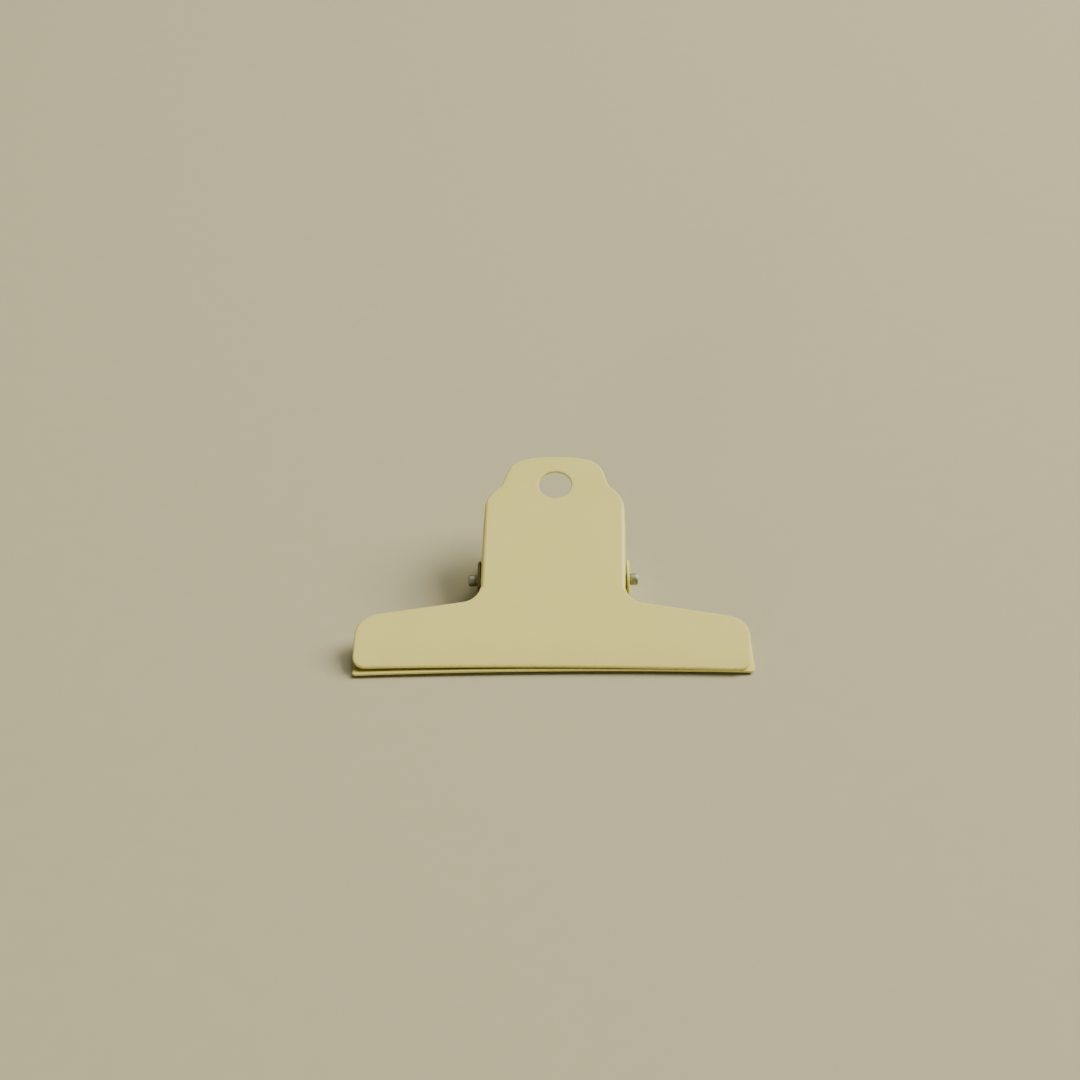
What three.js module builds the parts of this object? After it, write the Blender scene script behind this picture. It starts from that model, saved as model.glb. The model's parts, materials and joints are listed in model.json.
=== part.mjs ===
// A wide-jaw spring clip: two stamped sheet plates, the pin they turn on, and the torsion
// spring that holds the jaws shut. Millimetres. +X runs along the jaws, +Y from the jaws to
// the handles, +Z up. The back plate lies on Z = 0, and the origin is on its outer face,
// straight under the hinge pin.

import * as THREE from "three";
import { mergeVertices } from "three/addons/utils/BufferGeometryUtils.js";

// Sheet and hinge
const SHEET = 0.9;
const PIN_DEPTH = 8.2;          // pin axis below the outer face of each plate
const PIN_TO_JAW = 39.5;        // along the sheet, from the pin to the jaw edge
const PIN_TO_TIP = 45.9;        // along the sheet, from the pin to the handle's tip
const PIN_SHANK_RADIUS = 1.6;
const PIN_HEAD_RADIUS = 1.95;
const PIN_HEAD_LENGTH = 2.65;
const PIN_HEAD_ROUND = 0.6;
const PIN_PLAY = 0.5;           // free neck between each ear and the head beside it
const PIN_SHIFT = -0.2;         // the pin has slid to the left in its ears
const EAR_HOLE_CLEARANCE = 0.3;
const EAR_RADIUS = 6.4;
const EAR_CLEARANCE = 0.4;      // between the front plate's sides and the back plate's ears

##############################

Exercise details — Copy down the material exactly as written.

Task answer —
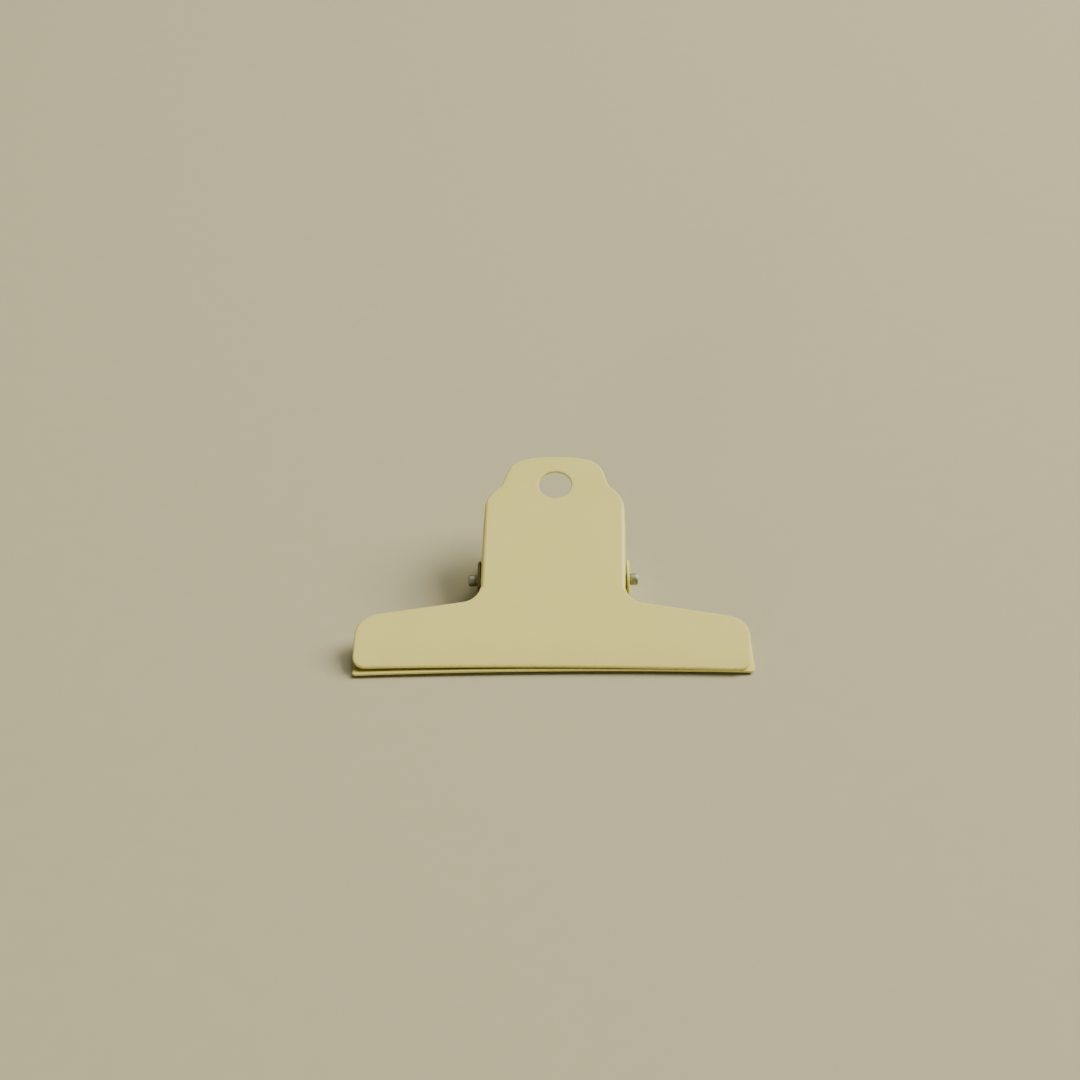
What three.js module builds the parts of this object? After it, write the Blender scene script behind this picture. It starts from that model, saved as model.glb. The model's parts, materials and joints are listed in model.json.
=== part.mjs ===
// A wide-jaw spring clip: two stamped sheet plates, the pin they turn on, and the torsion
// spring that holds the jaws shut. Millimetres. +X runs along the jaws, +Y from the jaws to
// the handles, +Z up. The back plate lies on Z = 0, and the origin is on its outer face,
// straight under the hinge pin.

import * as THREE from "three";
import { mergeVertices } from "three/addons/utils/BufferGeometryUtils.js";

// Sheet and hinge
const SHEET = 0.9;
const PIN_DEPTH = 8.2;          // pin axis below the outer face of each plate
const PIN_TO_JAW = 39.5;        // along the sheet, from the pin to the jaw edge
const PIN_TO_TIP = 45.9;        // along the sheet, from the pin to the handle's tip
const PIN_SHANK_RADIUS = 1.6;
const PIN_HEAD_RADIUS = 1.95;
const PIN_HEAD_LENGTH = 2.65;
const PIN_HEAD_ROUND = 0.6;
const PIN_PLAY = 0.5;           // free neck between each ear and the head beside it
const PIN_SHIFT = -0.2;         // the pin has slid to the left in its ears
const EAR_HOLE_CLEARANCE = 0.3;
const EAR_RADIUS = 6.4;
const EAR_CLEARANCE = 0.4;      // between the front plate's sides and the back plate's ears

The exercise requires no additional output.